Leading the team from the front, he is a happy captain now as his team will be taking on Saurashtra for the title clash of the Eighty-Second edition of the Ranji Trophy. “It’s just a matter of pride and honour. I never imagined that I would be the Mumbai captain. I never imagined when I started playing cricket that I would play Ranji Trophy, but once you put in a lot of hard work and a lot of effort, you start seeing the results. It (captaincy) has also helped my game. It’s a challenge because if you do well, people talk about you and if you don’t also, they talk about you but in a negative way.” He said.

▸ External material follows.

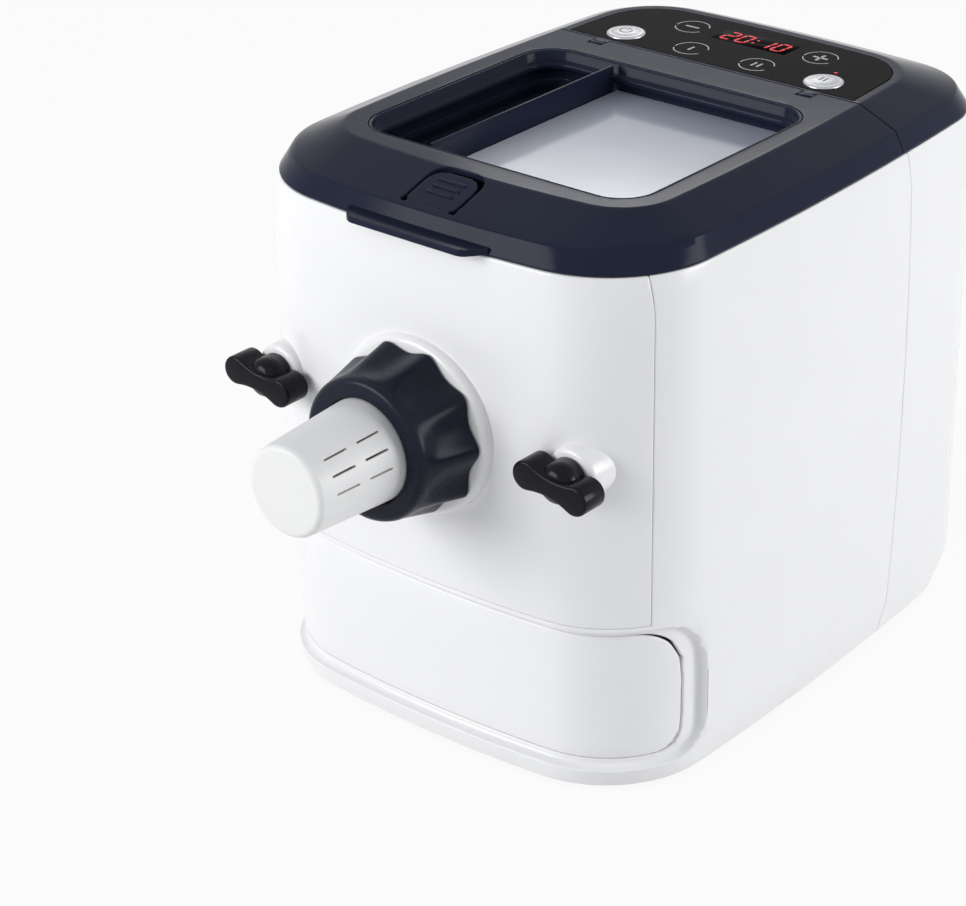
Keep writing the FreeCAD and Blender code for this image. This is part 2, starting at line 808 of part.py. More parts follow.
bowl_top = deck_top + S.flange_thickness
bowl_shell = trough("bowl_shell", S.bowl_half_width, S.bowl_front, S.bowl_rear, bowl_top)
bowl_lip = round_block("bowl_lip", (-S.bowl_half_width - S.bowl_flange, S.bowl_half_width + S.bowl_flange),
                       (S.bowl_front - S.bowl_front_flange, S.bowl_rear + 1.8), (deck_top, bowl_top), 8.0)
bowl_hollow = trough("bowl_hollow", S.bowl_half_width - S.bowl_wall, S.bowl_front + S.bowl_wall,
                     S.bowl_rear - S.bowl_wall, bowl_top + 1)
node(cut("mixing_bowl", fuse("bowl_solid", bowl_shell, bowl_lip), bowl_hollow,
         rod("bowl_mouth", "y", S.barrel_bore, (0.0, S.bowl_front - 1, S.shaft_level), 10.0),
         rod("bowl_shaft_hole", "y", S.shaft_radius + 3, (0.0, S.bowl_rear - 10, S.shaft_level), 20.0)),
     "mixing_bowl")

# Extrusion barrel, die, collar and nut
barrel_back = S.bowl_front - 0.1
thread = []
for turn in range(4):
    start = S.thread_start - S.thread_pitch * turn
    thread += [(start, S.barrel_radius), (start - 1, S.thread_radius),
               (start - 2, S.thread_radius), (start - 3, S.barrel_radius)]
node(turned("extrusion_barrel", [
    (barrel_back, S.barrel_bore), (barrel_back, S.barrel_radius), *thread, (S.barrel_front, S.barrel_radius),
    (S.barrel_front, S.barrel_bore),
], S.shaft_level), "extrusion_barrel")
collar_back = S.body_front + 6
collar_front = S.body_front - S.collar_rise
collar_inner = S.barrel_radius + 0.3
collar_ring = turned("collar_ring", [
    (collar_back, collar_inner), (collar_back, S.collar_radius), (collar_front + 1.2, S.collar_radius),
    (collar_front, S.collar_radius - 2), (collar_front, collar_inner),
], S.shaft_level)
node(cut("collar_fitted", collar_ring, body_outer), "front_collar")

die_back = S.barrel_front - 0.1
die_shoulder = die_back - S.die_flange
die_round = 3.0
die_body = turned("die_body", [
    (die_back, S.barrel_bore + 1), (die_back, S.barrel_radius - 0.5), (die_shoulder, S.barrel_radius - 0.5),
    (die_shoulder, S.die_root_radius), (S.die_tip + die_round, S.die_tip_radius),
    (S.die_tip + die_round * 0.29, S.die_tip_radius - die_round * 0.29),
    (S.die_tip, S.die_tip_radius - die_round), (S.die_tip, 0.0), (S.die_tip + S.die_wall, 0.0),
    (S.die_tip + S.die_wall, S.die_tip_radius - S.die_wall - 2),
    (S.die_tip + S.die_wall + 2, S.die_tip_radius - S.die_wall),
], S.shaft_level)


def around_nozzle(piece, degrees):
    """Turn a piece about the nozzle's axis."""
    axis_point = Vector(0, 0, V["shaft_level"])
    spin = Placement(Vector(), Rotation(Vector(0, 1, 0), degrees), axis_point)
    piece.Placement = spin.multiply(piece.Placement)
    return piece


def die_slots():
    """Three rows of two slots along each side of the die."""
    slots = []
    for side in (0.0, 180.0):
        for row in range(3):
            for column in range(2):
                name = f"die_slot_{int(side)}_{row}_{column}"
                start = V["die_tip"] + V["die_slot_start"] + V["die_slot_pitch"] * column
                angle = 5.0 + V["die_slot_degrees"] * row
                turn = -angle if side == 0.0 else angle + 180.0
                half = V["die_slot_width"] / 2
                slot = doc.addObject("Part::Box", name)
                slot.Length = 12.0
                slot.Width = V["die_slot_length"]
                slot.Height = V["die_slot_width"]
                slot.Placement = Placement(Vector(16.0, start, V["shaft_level"] - half), Rotation())
                slots.append(around_nozzle(slot, turn))
    return slots


def die_holes():
    """Rows of round holes under the die, where the dough comes out."""
    holes = []
    for column in range(-2, 3):
        for row in range(int(V["die_hole_rows"])):
            name = f"die_hole_{column + 2}_{row}"
            hole = doc.addObject("Part::Cylinder", name)
            hole.Radius = V["die_hole_radius"]
            hole.Height = 14.0
            along = V["die_tip"] + V["die_hole_start"] + V["die_hole_pitch"] * row
            level = V["shaft_level"] - V["die_root_radius"] - 3
            hole.Placement = Placement(Vector(0, along, level), Rotation())
            holes.append(around_nozzle(hole, V["die_hole_degrees"] * column))
    return holes


node(cut("shaping_die", die_body, *die_slots(), *die_holes()), "shaping_die")


def wave_wire(y, radius, height):
    """A closed wave about the nozzle's axis: as many crests as the nut has lobes."""
    lobes = int(V["nut_lobes"])
    steps = lobes * 6
    points = []
    for i in range(steps):
        angle = 2 * math.pi * i / steps
        reach = radius + height * math.cos(lobes * angle)
        points.append(Vector(reach * math.cos(angle), y, V["shaft_level"] + reach * math.sin(angle)))
    curve = Part.BSplineCurve()
    curve.interpolate(Points=points, PeriodicFlag=True)
    return Part.Wire([curve.toShape()])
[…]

Talking about Mumbai’s young batting sensation and the leading run scorer of this year’s Ranji Trophy – Shreyas Iyer, Tare said, “It’s great. When Shreyas is there, I just hope that he plays for 40-50 overs because when he does so, the team ends up scoring 200-odd runs during that period. It’s important because every time we are in a fix, he comes and takes it to the opposition and scores at a brisk pace. He immediately ensures pressure on the opposition and he keeps the batsman at the other end relaxed. It’s a simple thing with him, he’s going to score runs so you don’t have to do anything out of your game. He has been scoring a lot of good runs over the past couple of seasons; touch wood, he continues to.” Being a little superstitious he said.
Playing cricket at the highest level is the dream of every cricketer, he sums up saying, “Obviously, it’s a childhood dream to play for India and it’s important that we follow our dreams. I want to follow my dream and the dream is to play Test cricket for India. I believe I have the ability but it depends on how I go out and deliver on the field. I have to keep working hard and keep adding to my game.”